The result is that, since there is mutuality in this contract, there is.a promise on the part of the seller. It is not disputed that there is a promise on the part of the buyer. Thus we have a promise for a promise and mutuality of obligation, and therefore the consideration in this contract is sufficient, assuming that the only consideration for the contract is that arising from an exchange of promises. Cold Blast Transportation Co. v. Kansas City Bolt & Nut Co., 114 Fed. 77, 52 C. C. A. 25, 57 L. R. A. 696. The above case briefly states the rule, and we contend that our declaration comes within the rule.
The following cases elaborate upon the rule: Golden Cycle Mining Co. v. Rapson Coal Mining Co. et al., 188 Fed. 179, 112 C. C. A. 95; Ramey Lumber Company v. John Schroeder Lumber Co., 237 Fed. 39, 150 C. C. A. 241; T. W. Jenkins & Co. v. Anaheim Sugar Co., 247 Fed. 958, 160 C. C. A. 658.

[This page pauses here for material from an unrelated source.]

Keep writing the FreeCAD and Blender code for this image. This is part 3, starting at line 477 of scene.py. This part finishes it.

Another way in which the above rule previously quoted from Hammond on Contracts, 682, may be stated is found in 1 Page on Contracts, 452, as follows:
“Where the parties assume to make a contract in which a promise is the consideration for a promise, and analysis shows that one of the promises does not impose any legal duty upon the party making it, such promise is not a consideration for the other promise. This is what is often meant by saying that promises must be mutual.”

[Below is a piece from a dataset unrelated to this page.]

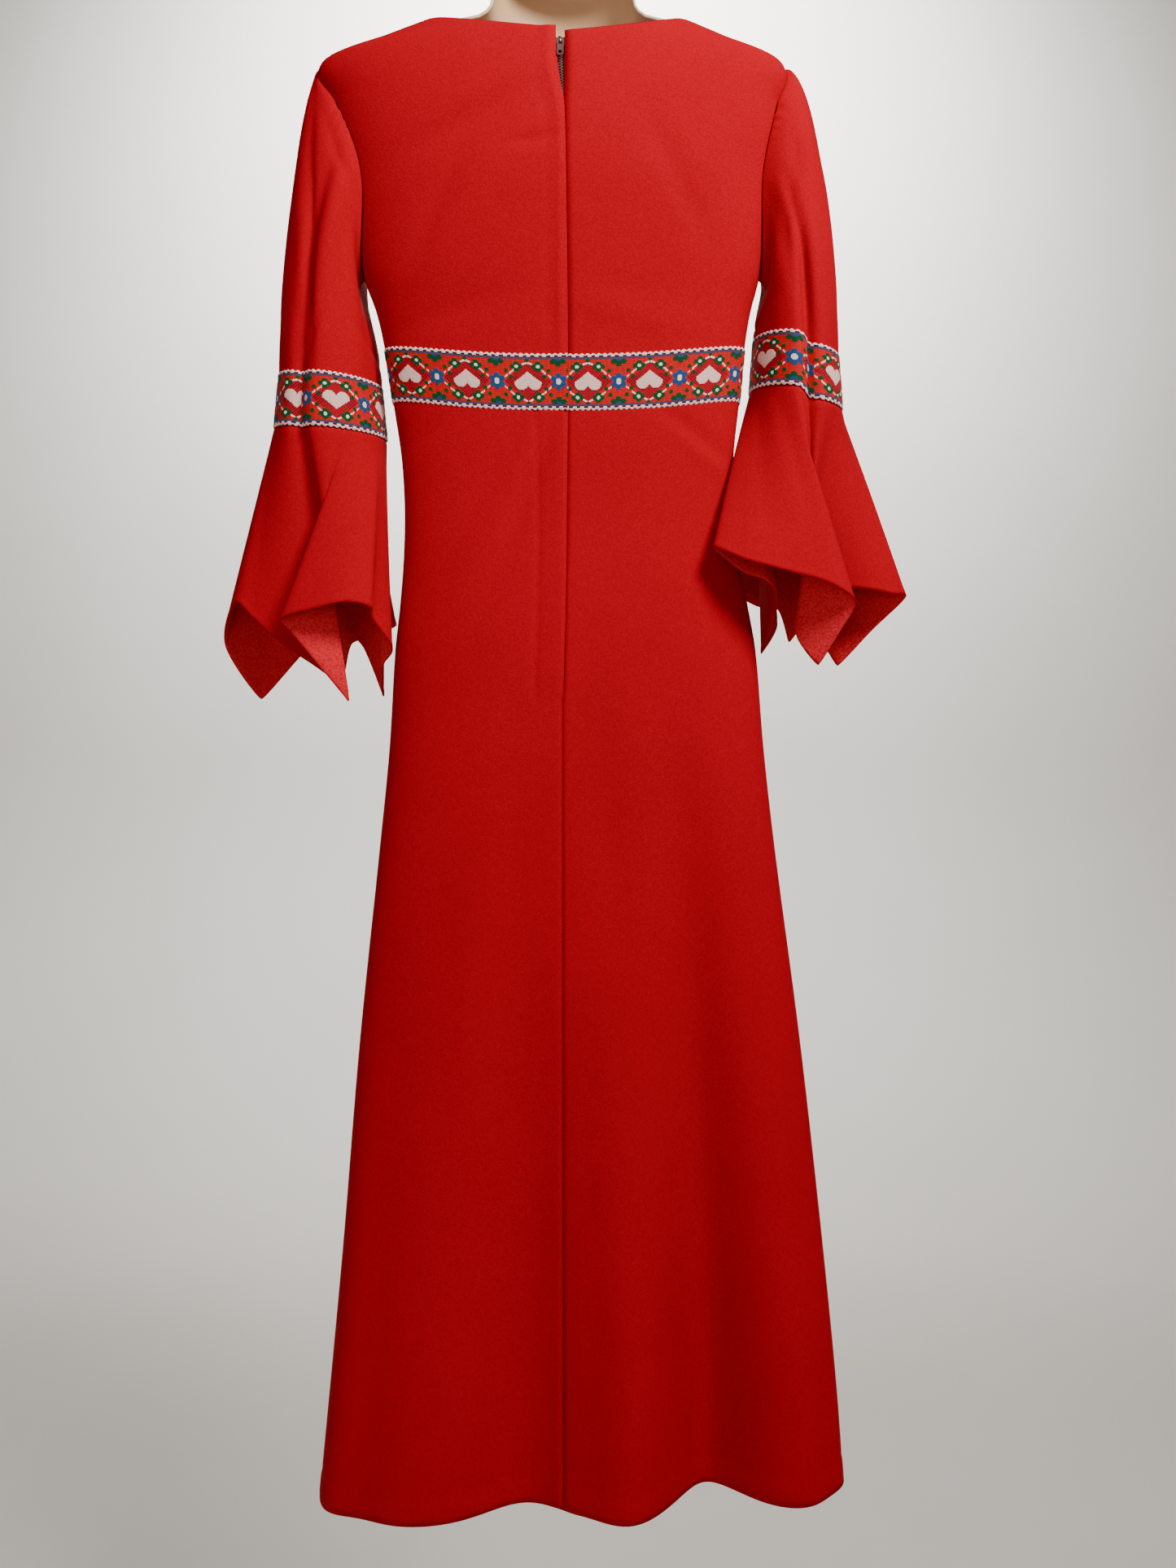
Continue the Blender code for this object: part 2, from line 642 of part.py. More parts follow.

We contend that we have stated a cause of action which falls within this version of the rule.
The way in which we have alleged our case in the new declaration shows that, according to Judge Rice’s former opinion and the cases relied upon in that opinion, and the additional cases cited in an earlier part of this brief, the promise of plaintiff does impose a legal duty upon him, and therefore plaintiff’s promise is a consideration for defendant’s promise.
(D) We state in this new declaration, in each of the counts thereof, that the defendant knew the consumption or approximate requirements under the contract prior to the signing thereof, for the reason, among others, that the defendant discussed and considered with the plaintiff the various points relating to plaintiff’s consumption or approximate requirements.
We alleged, in effect, that by the contract which we have set out the plaintiff agreed to buy from defendant all of plaintiff’s consumption for a certain period, and to accept and receive the same, and that defendant undertook to deliver said goods. We have further alleged that the plaintiff sent to defendant numerous orders to be filled by defendant, according it its (defendant’s) aforesaid agreement.
“"Its aforesaid agreement” can only mean defendant’s agreement to supply “said goods” — that is to say, plaintiff’s consumption.
And since we have alleged that defendant knew the consumption of plaintiff, we have alleged as clearly as need be that the goods ordered by the plaintiff from the defendant were within a certain quantity known to defendant prior to the signing of the alleged agreement. In other words, we have clearly stated that the goods ordered by plaintiff were within plaintiffs consumption, and that this consumption was known to defendant prior to signing the alleged agreement.
For the reasons above given, we ask that the court overrule the defendant’s demurrer.
Reported in full in the New York Supplement; reported as a memorandum decision without opinion in 66 Hun, 636.

Opinion:
Rice, J.,
delivering the opinion of the court:
The court will consider the fourth ground of demurrer. The declaration as recently amended sets forth that—
"The defendant knew the consumption or approximate requirements under the contract prior to the signing thereof, for the reason that it had knowledge that the fibre ordered under said contract was to be exported byjplaintiff to Japan and sold to houses in Japan, and that the defendant, prior to its signing said contract, thoroughly discussed and considered with plaintiff the various points relating to the plaintiff's consumption or approximate requirements."
The plaintiff's allegation of knowledge by the defendant, relative to the consumption or approximate requirements of the plaintiff under the contract, is most general in character. The knowledge charged to the defendant fixes to a limited degree only a greater certainty upon the amount of plaintiff's consumption than that fixed by the terms of the written contract. Contracts such as presented in this case to be valid must be mutually binding upon the parties, and the buyer's consumption must be reasonably certain and known to the seller, or capable of being approximately ascertained by him, at the time the contract was executed. The declaration fails to show that the plaintiff's consumption was reasonably certain, or was known to the defendant with reasonable certainty, neither are facts alleged, as known to the defendant, from which it could reasonably be inferred that the con-' sumption of plaintiff, with respect to the articles contracted for, could have been approximately ascertained by the defendant.
If it was plaintiff's intention to allege an understanding between the parties to the contract with respect to consumption or approximate requirement, he has failed to plead such understanding sufficiently in detail to meet the requirements of good pleading. The defendant is entitled to know the nature and extent of the understanding, if any, with which it is charged. As the declaration now stands it is impossible to ascertain whether the amounts ordered by the plaintiff under the contract come within the terms of any contemporaneous understanding between the parties.
For the reasons stated we sustain the demurrer on the fourth ground urged. We think it not necessary to pass upon the other grounds argued for the reason that if there was an understanding between the parties approximately fixing plaintiff's consumption, and such understanding is sufficiently pleaded, then that understanding would take the contract out of that class of similar contracts generally held invalid for want of mutuality or certainty. If there was no understanding between the parties of the nature already mentioned, then in the absence of a statement of facts not now pleaded, from which it could be reasonably inferred that the defendant could have ascertained, within a reasonable certainty, the plaintiff's consumption or approximate requirements, the contract must be held invalid for want of certainty or mutuality.
The demurrer is sustained to each of the counts.